Cloud Tiering offers three policies that allow data to be tiered automatically:
- Cold Snapshots - Only cold snapshots blocks are moved to object storage.
- Cold User Data and Snapshots - Both cold user data blocks and cold snapshots blocks are moved to object storage.
- All - All the data in the volume is marked as cold and moved entirely to object storage.
The recommended tiering policy for DR volumes is the All policy. The All policy ensures that any data written to the destination volume, through SnapMirror initialization and updates, is immediately tiered to cloud object storage, enabling efficient DR storage management and dramatically affects the total cost of ownership.
A consideration must be given to how much hot data is in use by critical or essential applications when calculating the DR environment’s performance tier storage capacity. Since the DR volumes will be cloud tiered, this will usually not provide the required performance when applications failover to it, as all data is effectively read from cloud storage.

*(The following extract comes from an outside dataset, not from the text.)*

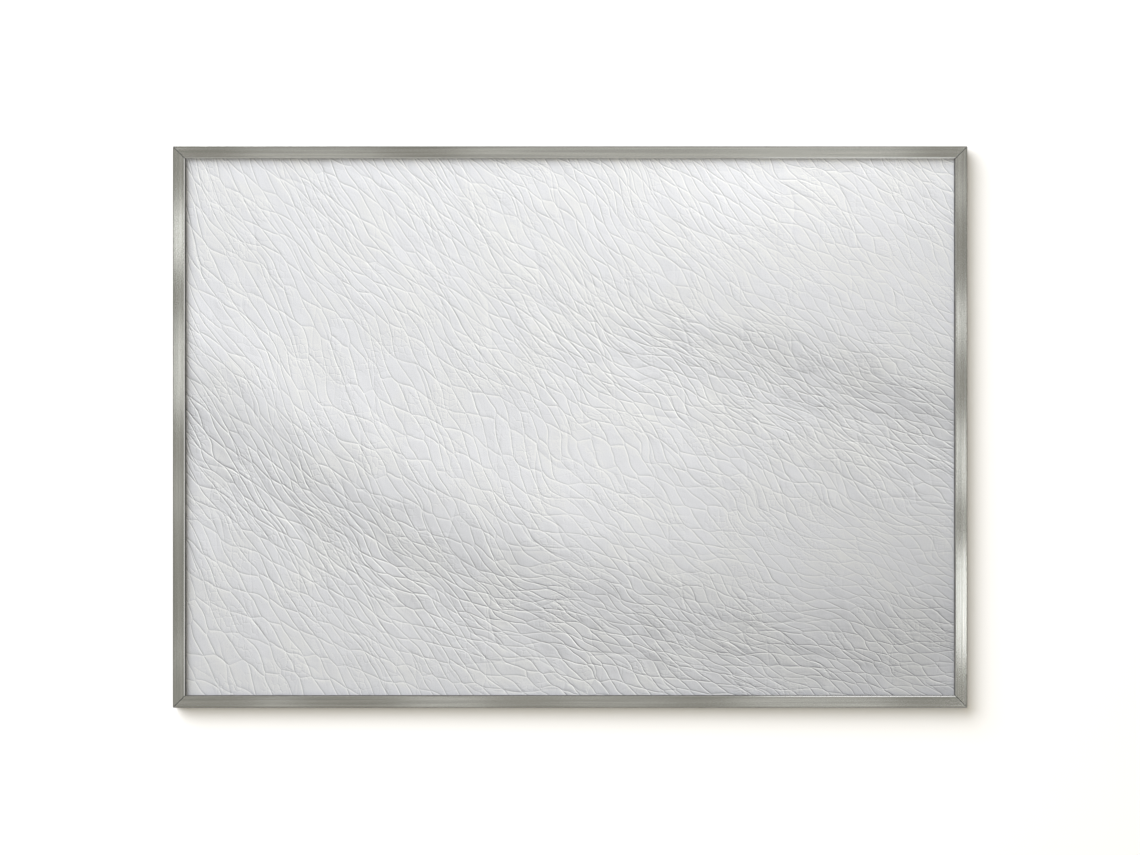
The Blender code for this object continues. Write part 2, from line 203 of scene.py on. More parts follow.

Most likely, when an outage occurs and a failover is made to the DR volumes, you would change the DR volumes’ tiering policies to “Cold User Data and Snapshots” (Auto). This policy ensures that all randomly read blocks will become hot and promoted to the DR performance tier to satisfy performance needs for subsequent read operations.
Consequently, the DR system requires only enough performance tier capacity to store read data promoted and have a little breathing room for unexpected growth and metadata, and there is no necessity to match the primary's capacity.
This article has shown how to use cloud tiering with volumes in a DR environment to reduce the required storage capacity within it significantly, which reduces the final DR solution's cost without affecting the function or failover time scales.